- **Given records**:
::::::::
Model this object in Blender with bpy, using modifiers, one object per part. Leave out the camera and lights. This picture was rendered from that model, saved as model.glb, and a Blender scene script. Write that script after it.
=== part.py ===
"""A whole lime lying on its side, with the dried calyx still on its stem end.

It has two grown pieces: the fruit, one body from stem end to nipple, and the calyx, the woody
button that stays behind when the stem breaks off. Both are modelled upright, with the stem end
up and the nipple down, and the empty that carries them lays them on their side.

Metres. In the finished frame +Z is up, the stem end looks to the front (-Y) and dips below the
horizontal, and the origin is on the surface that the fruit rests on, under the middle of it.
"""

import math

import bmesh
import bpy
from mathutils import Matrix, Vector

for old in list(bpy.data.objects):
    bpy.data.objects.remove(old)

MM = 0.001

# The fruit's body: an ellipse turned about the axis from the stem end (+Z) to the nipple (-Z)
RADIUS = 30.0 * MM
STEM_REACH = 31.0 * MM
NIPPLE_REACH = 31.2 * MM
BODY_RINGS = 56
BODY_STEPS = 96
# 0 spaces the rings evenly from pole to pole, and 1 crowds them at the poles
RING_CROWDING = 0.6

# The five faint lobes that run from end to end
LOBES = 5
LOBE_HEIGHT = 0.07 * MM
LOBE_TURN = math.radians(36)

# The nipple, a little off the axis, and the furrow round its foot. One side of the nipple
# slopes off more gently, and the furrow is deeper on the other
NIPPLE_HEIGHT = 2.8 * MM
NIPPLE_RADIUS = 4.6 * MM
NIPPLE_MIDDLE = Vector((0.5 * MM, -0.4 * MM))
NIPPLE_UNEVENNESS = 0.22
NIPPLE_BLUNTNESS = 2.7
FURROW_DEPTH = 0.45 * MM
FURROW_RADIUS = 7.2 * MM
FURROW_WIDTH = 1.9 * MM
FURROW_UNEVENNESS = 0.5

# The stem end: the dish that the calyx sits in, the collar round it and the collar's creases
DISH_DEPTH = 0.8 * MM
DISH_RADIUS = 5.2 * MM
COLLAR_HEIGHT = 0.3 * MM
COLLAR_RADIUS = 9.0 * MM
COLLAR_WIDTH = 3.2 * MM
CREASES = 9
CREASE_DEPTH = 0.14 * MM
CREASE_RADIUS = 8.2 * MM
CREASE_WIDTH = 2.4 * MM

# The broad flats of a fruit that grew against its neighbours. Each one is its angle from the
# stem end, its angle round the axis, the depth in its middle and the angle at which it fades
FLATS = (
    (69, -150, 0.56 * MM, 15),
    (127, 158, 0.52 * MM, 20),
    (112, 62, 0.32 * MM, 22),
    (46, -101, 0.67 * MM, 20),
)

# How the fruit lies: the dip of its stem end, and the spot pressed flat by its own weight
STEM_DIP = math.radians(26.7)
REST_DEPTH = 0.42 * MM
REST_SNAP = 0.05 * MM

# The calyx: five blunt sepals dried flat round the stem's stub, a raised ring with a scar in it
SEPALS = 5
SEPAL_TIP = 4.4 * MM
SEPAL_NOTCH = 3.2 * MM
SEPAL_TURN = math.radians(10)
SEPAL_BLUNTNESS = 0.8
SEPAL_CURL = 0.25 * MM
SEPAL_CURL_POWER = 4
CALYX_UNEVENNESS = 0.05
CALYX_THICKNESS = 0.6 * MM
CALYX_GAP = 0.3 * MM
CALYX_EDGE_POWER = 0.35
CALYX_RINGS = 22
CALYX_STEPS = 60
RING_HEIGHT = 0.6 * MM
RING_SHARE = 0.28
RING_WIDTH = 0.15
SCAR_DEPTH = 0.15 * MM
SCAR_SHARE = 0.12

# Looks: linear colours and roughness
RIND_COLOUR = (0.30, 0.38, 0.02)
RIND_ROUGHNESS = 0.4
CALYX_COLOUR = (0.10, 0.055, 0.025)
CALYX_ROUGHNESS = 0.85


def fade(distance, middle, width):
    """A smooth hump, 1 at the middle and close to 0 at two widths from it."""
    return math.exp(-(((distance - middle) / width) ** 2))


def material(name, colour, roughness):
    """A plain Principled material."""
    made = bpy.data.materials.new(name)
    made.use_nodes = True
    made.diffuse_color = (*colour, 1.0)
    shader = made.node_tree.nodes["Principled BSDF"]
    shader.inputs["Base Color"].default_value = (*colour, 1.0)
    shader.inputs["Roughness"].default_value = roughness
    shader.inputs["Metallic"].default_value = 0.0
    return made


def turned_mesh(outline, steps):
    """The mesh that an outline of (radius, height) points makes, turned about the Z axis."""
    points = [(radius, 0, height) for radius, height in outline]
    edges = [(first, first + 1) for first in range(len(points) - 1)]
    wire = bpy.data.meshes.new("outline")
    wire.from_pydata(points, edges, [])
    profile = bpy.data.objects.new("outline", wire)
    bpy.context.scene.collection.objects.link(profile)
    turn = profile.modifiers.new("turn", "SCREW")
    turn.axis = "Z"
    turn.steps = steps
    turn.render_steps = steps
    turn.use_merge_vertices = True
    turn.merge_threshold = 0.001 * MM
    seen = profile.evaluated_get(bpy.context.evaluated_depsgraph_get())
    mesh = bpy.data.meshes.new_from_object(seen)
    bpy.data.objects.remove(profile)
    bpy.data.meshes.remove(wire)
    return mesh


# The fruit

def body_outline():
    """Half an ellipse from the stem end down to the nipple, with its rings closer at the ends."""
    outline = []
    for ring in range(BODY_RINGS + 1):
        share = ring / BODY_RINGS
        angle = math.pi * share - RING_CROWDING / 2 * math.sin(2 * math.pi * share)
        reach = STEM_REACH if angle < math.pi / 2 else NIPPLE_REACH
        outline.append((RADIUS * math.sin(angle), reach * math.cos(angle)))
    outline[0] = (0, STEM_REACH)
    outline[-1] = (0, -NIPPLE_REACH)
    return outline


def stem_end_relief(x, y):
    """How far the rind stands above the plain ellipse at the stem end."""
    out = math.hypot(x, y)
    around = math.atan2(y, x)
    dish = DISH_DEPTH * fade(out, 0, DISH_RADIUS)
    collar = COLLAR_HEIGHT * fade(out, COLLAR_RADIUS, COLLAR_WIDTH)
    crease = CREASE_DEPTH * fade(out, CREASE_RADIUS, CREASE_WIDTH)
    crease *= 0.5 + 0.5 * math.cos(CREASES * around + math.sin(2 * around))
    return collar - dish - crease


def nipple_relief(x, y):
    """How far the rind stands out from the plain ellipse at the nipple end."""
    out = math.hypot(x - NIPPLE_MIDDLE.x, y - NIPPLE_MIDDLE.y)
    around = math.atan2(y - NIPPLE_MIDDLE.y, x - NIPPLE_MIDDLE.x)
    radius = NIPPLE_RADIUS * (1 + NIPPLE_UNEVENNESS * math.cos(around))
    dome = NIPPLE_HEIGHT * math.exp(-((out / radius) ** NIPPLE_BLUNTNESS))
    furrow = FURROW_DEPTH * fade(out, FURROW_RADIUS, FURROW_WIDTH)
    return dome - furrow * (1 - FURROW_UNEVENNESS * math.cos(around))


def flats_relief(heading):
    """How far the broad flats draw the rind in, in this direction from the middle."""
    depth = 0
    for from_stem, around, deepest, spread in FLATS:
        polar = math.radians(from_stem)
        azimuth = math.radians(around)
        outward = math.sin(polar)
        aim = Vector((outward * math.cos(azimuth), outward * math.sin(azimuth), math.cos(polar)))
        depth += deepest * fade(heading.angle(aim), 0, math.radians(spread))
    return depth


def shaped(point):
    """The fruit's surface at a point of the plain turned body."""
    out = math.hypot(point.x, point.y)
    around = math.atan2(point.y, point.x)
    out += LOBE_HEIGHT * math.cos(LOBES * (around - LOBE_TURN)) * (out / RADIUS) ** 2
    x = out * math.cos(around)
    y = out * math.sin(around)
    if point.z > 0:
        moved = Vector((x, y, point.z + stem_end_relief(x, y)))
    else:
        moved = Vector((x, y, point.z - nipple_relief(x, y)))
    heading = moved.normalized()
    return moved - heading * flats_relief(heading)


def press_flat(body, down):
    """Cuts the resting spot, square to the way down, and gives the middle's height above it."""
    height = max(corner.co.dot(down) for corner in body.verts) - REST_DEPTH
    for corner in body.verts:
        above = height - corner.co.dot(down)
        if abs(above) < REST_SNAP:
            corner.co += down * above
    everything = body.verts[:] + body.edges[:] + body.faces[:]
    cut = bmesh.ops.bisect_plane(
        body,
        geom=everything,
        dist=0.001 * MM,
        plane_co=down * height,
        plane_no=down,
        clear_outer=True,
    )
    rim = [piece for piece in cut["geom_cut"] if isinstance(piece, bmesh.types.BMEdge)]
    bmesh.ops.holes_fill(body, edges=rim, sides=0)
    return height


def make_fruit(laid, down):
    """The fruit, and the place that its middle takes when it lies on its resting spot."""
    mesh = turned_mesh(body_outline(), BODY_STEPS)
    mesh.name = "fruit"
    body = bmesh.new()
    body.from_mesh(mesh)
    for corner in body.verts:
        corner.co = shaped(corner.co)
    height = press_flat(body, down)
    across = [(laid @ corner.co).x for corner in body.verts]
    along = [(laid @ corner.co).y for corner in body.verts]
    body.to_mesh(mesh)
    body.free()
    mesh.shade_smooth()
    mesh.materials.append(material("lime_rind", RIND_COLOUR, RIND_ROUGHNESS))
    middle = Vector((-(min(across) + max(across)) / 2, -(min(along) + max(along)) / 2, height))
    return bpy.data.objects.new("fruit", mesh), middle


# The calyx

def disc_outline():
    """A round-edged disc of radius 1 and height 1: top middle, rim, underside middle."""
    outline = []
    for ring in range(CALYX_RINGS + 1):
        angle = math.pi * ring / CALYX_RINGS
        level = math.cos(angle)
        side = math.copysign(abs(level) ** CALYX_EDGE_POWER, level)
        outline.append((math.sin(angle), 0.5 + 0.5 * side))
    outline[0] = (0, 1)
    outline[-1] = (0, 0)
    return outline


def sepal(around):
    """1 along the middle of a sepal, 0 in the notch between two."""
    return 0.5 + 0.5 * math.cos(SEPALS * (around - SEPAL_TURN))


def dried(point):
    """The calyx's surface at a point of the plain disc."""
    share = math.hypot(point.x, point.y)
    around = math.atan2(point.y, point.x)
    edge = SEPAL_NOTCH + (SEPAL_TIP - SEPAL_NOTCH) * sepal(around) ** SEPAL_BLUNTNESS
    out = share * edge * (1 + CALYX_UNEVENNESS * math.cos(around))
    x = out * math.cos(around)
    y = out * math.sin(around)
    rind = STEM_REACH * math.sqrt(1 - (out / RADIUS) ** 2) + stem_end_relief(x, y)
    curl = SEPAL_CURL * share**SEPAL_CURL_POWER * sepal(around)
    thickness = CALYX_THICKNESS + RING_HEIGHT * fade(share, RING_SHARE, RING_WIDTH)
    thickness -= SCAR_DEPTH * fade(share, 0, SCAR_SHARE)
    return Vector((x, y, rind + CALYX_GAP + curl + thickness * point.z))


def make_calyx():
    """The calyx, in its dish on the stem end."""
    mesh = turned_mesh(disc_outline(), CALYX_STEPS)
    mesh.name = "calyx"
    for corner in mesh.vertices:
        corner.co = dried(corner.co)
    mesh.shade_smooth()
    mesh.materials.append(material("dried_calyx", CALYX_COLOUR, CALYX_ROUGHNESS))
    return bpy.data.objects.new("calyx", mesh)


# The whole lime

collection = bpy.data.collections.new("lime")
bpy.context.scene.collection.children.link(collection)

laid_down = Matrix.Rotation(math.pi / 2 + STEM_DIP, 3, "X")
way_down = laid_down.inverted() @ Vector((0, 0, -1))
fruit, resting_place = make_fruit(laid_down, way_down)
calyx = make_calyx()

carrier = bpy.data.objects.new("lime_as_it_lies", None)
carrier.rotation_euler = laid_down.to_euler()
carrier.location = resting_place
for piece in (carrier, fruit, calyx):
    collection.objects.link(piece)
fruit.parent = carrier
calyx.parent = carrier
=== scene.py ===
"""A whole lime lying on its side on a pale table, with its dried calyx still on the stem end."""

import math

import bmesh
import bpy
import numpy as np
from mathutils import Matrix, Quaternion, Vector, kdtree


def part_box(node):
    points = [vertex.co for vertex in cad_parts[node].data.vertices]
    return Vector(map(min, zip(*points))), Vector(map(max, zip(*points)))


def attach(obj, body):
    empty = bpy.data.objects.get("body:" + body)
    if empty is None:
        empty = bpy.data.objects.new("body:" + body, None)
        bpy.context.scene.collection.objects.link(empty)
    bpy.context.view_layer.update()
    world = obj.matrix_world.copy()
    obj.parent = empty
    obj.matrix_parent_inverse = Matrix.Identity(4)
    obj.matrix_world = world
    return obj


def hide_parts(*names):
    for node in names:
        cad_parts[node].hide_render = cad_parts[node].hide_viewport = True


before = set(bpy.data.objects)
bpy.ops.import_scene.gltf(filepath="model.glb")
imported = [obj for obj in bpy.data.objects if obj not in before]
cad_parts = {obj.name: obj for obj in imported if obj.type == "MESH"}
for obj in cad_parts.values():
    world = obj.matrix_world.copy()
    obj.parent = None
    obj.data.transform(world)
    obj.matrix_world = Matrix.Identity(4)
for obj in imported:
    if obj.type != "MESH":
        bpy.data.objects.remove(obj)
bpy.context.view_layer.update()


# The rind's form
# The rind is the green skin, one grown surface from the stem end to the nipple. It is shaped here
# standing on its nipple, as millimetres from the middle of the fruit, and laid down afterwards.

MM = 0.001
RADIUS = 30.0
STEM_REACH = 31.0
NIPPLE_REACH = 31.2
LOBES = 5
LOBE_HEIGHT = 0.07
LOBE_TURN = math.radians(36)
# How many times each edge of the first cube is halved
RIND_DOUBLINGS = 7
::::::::
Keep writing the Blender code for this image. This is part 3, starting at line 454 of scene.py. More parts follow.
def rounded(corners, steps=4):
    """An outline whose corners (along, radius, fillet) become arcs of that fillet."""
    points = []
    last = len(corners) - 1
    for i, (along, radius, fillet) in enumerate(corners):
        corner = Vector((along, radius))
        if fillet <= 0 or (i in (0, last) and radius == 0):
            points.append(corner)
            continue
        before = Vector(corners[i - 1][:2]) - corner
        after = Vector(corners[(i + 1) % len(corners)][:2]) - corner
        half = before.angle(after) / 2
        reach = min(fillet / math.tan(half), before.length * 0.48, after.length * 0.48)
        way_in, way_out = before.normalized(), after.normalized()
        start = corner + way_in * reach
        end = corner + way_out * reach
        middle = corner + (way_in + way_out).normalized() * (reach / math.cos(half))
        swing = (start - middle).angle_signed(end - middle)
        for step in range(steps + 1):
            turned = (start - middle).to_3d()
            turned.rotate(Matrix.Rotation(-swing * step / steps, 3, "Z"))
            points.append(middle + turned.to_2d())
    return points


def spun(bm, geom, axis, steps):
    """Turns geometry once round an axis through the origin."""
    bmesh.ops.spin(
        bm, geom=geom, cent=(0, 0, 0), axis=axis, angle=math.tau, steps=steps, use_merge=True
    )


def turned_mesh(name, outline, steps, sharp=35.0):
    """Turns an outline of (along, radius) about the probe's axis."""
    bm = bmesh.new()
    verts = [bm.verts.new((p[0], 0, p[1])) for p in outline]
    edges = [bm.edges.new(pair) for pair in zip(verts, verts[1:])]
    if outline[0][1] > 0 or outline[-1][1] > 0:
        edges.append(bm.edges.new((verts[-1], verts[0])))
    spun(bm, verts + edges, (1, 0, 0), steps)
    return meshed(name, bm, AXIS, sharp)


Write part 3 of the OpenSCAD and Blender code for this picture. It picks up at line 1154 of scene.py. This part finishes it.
::::::::
- **What you have to do**: This exercise asks for the lines from the line with "# The whole lime" to the line with "# standing on", both lines included, set down exactly and with nothing else.

- **Result for this task**:
# The whole lime

collection = bpy.data.collections.new("lime")
bpy.context.scene.collection.children.link(collection)

laid_down = Matrix.Rotation(math.pi / 2 + STEM_DIP, 3, "X")
way_down = laid_down.inverted() @ Vector((0, 0, -1))
fruit, resting_place = make_fruit(laid_down, way_down)
calyx = make_calyx()

carrier = bpy.data.objects.new("lime_as_it_lies", None)
carrier.rotation_euler = laid_down.to_euler()
carrier.location = resting_place
for piece in (carrier, fruit, calyx):
    collection.objects.link(piece)
fruit.parent = carrier
calyx.parent = carrier
=== scene.py ===
"""A whole lime lying on its side on a pale table, with its dried calyx still on the stem end."""

import math

import bmesh
import bpy
import numpy as np
from mathutils import Matrix, Quaternion, Vector, kdtree


def part_box(node):
    points = [vertex.co for vertex in cad_parts[node].data.vertices]
    return Vector(map(min, zip(*points))), Vector(map(max, zip(*points)))


def attach(obj, body):
    empty = bpy.data.objects.get("body:" + body)
    if empty is None:
        empty = bpy.data.objects.new("body:" + body, None)
        bpy.context.scene.collection.objects.link(empty)
    bpy.context.view_layer.update()
    world = obj.matrix_world.copy()
    obj.parent = empty
    obj.matrix_parent_inverse = Matrix.Identity(4)
    obj.matrix_world = world
    return obj


def hide_parts(*names):
    for node in names:
        cad_parts[node].hide_render = cad_parts[node].hide_viewport = True


before = set(bpy.data.objects)
bpy.ops.import_scene.gltf(filepath="model.glb")
imported = [obj for obj in bpy.data.objects if obj not in before]
cad_parts = {obj.name: obj for obj in imported if obj.type == "MESH"}
for obj in cad_parts.values():
    world = obj.matrix_world.copy()
    obj.parent = None
    obj.data.transform(world)
    obj.matrix_world = Matrix.Identity(4)
for obj in imported:
    if obj.type != "MESH":
        bpy.data.objects.remove(obj)
bpy.context.view_layer.update()


# The rind's form
# The rind is the green skin, one grown surface from the stem end to the nipple. It is shaped here
# standing on its nipple, as millimetres from the middle of the fruit, and laid down afterwards.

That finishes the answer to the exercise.